What is the relationship between Stonehenge and the sun? Emeritus Professor Clive Ruggles outlines his research on the English monument.
Discover the way astronomy, when applied to archaeology, can reveal the past in this illustrated presentation by Emeritus Professor Clive Ruggles as he draws both from his recent book "Stonehenge—Sighting the Sun" and a major lunar standstill that he observed at Stonehenge in 2024.
He will describe what we can sensibly say about the relationship of Stonehenge to the sun, how this relates to more conventional archaeological evidence that has been uncovered in recent years, and the interesting archaeological questions this raises. Then he will discuss alignments of the moon and whether—as some have suggested—its movements along the horizon were monitored by our prehistoric forebears and marked and celebrated, along with the sun and the seasons, at Stonehenge and elsewhere.
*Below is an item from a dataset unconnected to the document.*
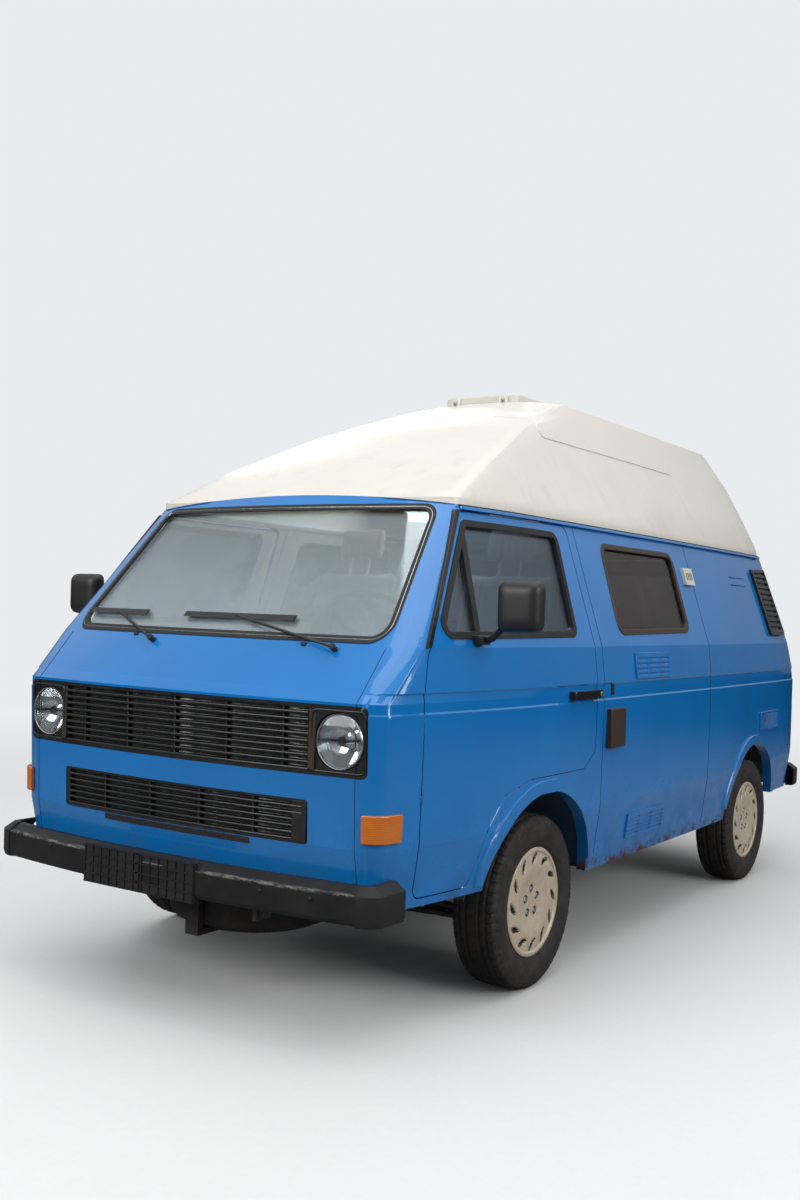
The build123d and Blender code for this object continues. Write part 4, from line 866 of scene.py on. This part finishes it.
# Tyres: ribbed road tyres with blocks on their shoulders and plain side walls gone brown.
tyre_rubber = mottled("tyre_rubber", "tyre", (16.0, 5.0, 0.7, 0.7), (0.014, 0.013, 0.013),
                      (0.075, 0.055, 0.038), (180.0, 4.0, 0.0006, 0.5), (0.35, 0.85), (0.62, 0.25))
TYRE_PROFILE = np.array([
    # across from the middle, radius
    (0.0655, 0.1745), (0.0695, 0.1930), (0.0760, 0.2020), (0.0835, 0.2120), (0.0870, 0.2230),
    (0.0905, 0.2380), (0.0925, 0.2520), (0.0923, 0.2660), (0.0905, 0.2800), (0.0890, 0.2850),
    (0.0895, 0.2870), (0.0870, 0.2960), (0.0830, 0.3060), (0.0780, 0.3130), (0.0700, 0.3172),
    (0.0600, 0.3188), (0.0400, 0.3197), (0.0200, 0.3200), (0.0, 0.3200),
])
BLOCKS, BLOCK_STEPS, PROFILE_STEPS = 56, 6, 55
GROOVE_DEPTH = 0.006
RIB_GROOVES, GROOVE_HALF = (0.026, 0.0545), 0.0035
AXLE_HEIGHT = 0.320


def tyre_grid(x_centre, y_centre):
    """The profile turned about the axle, its tread cut by ribs' grooves and shoulder slots."""
    along = np.linspace(0, len(TYRE_PROFILE) - 1, PROFILE_STEPS)
    half = np.stack([np.interp(along, np.arange(len(TYRE_PROFILE)), TYRE_PROFILE[:, i]) for i in (0, 1)], 1)
    across, radius = np.concatenate([half, half[-2::-1] * (-1, 1)]).T
    turn = np.linspace(0, 2 * np.pi, BLOCKS * BLOCK_STEPS, endpoint=False)[:, None]
    place = turn * BLOCKS / (2 * np.pi)
    size = np.abs(across)
    rib = sum(np.abs(size - middle) < GROOVE_HALF for middle in RIB_GROOVES) * (radius > 0.310)
    shift = np.where(across > 0, 0.0, 0.5) + size * 6.0
    slot = ((place + shift) % 1.0 < 0.27) & (size > 0.058) & (radius > 0.292)
    sipe = ((place + across * 14.0) % 1.0 < 0.14) & (size < 0.052) & (radius > 0.31)
    deep = radius - GROOVE_DEPTH * np.minimum(rib * 1.0 + slot * 0.75 + sipe * 0.5, 1.0)
    points = np.stack([np.broadcast_to(across, deep.shape), deep * np.cos(turn), deep * np.sin(turn)], -1)
    return grid(points + (x_centre, y_centre, AXLE_HEIGHT), wrap_u=True)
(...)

Professor Ruggles will touch on a few other historical sites where new research is impacting our knowledge of past civilisations.
Clive Ruggles is Emeritus Professor of Archaeoastronomy in the School of Archaeology and Ancient History at the University of Leicester.
He came to Leicester in 1982 with a mixed background in mathematics, astrophysics and archaeology. After 2 years as a Research Assistant in the Department of Mathematics working on statistical applications in archaeology he taught Computing Studies (later Mathematics and Computer Science) before transferring in 1997 into the School of Archaeology and Ancient History, where he became Professor of Archaeoastronomy in 1999. Ruggles has served as President of the International Society for Archaeoastronomy and Astronomy in Culture (1999-2005), the Prehistoric Society (2006-10), and the International Astronomical Union (IAU)’s Commissions for the History of Astronomy (2009-12) and Astronomy and World Heritage (2015-18). From 2008 to 2018 he coordinated the IAU’s Astronomy and World Heritage Initiative jointly with UNESCO and he continue to advise governments on potential World Heritage nominations relating to astronomy. In 2017 Ruggles was awarded the Royal Astronomical Society’s Agnes Mary Clerke Medal for a 'lifetime of distinguished work in the overlapping areas of archaeology astronomy and the history of science'.